As discussed in note 2, supra, the trial went forward without Rega, who had filed a petition for bankruptcy.
Discussion. "[A] civil contempt finding [must] be supported by clear and convincing evidence of disobedience of a clear and unequivocal command," for which the burden of proof rests with the plaintiff. Birchall, petitioner, 454 Mass. 837, 853, 913 N.E.2d 799 (2009). See Commercial Wharf E. Condominium Ass'n v. Boston Boat Basin, LLC, 93 Mass. App. Ct. 523, 532 & n.21, 106 N.E.3d 1114 (2018). We review the judge's ultimate finding of contempt for an abuse of discretion. See Massachusetts Comm'n Against Discrimination v. Wattendorf, 353 Mass. 315, 317, 231 N.E.2d 383 (1967). The LHA first argues that, as a matter of law, absent formal service, it cannot be said to have had actual notice of the Orders. However, Mass. R. Civ.

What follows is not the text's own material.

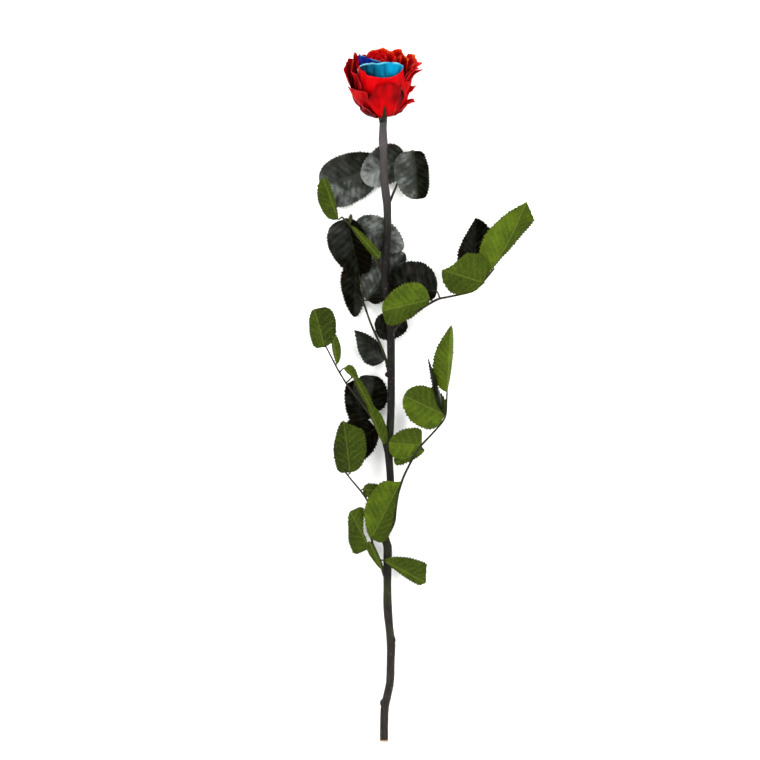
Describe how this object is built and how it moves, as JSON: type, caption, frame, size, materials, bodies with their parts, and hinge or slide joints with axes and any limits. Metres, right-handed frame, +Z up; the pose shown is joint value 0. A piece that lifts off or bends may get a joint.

P. 65(d), 365 Mass. 832 (1974), itself makes clear that actual notice is not the same as formal service, and that the requirement of actual notice may be satisfied other than by formal service: "[A]n injunction ... is binding only upon the parties to the action, ... and upon those persons in active concert or participation with them who receive actual notice of the order by personal service or otherwise" (emphasis added). Short of reading the words "or otherwise" out of the rule (which we will not do), the LHA's argument in this regard must fail. Cf. Commonwealth v. Burgess, 426 Mass. 206, 224-225, 688 N.E.2d 439 (1997) ("One of the cardinal principles of statutory construction is to give effect, if possible, to every clause and word of a statute"); Commonwealth v. Woods Hole, Martha's Vineyard & Nantucket S.S. Auth., 352 Mass. 617, 618, 227 N.E.2d 357 (1967).
"[A] judge's discretionary decision constitutes an abuse of discretion where we conclude the judge made a clear error of judgment in weighing the factors relevant to the decision, such that the decision falls outside the range of reasonable alternatives" (quotation and citations omitted). L.L. v. Commonwealth, 470 Mass. 169, 185 n.27, 20 N.E.3d 930 (2014).
For these purposes, the LHA contends that service was required either pursuant to Mass. R. Civ. P. 4(d)(5), as amended, 370 Mass. 918 (1976), because it is "a public body politic and corporate," G. L. c. 121B, § 3, or pursuant to the presentment requirements of G. L. c. 258, § 4, the Massachusetts Tort Claims Act.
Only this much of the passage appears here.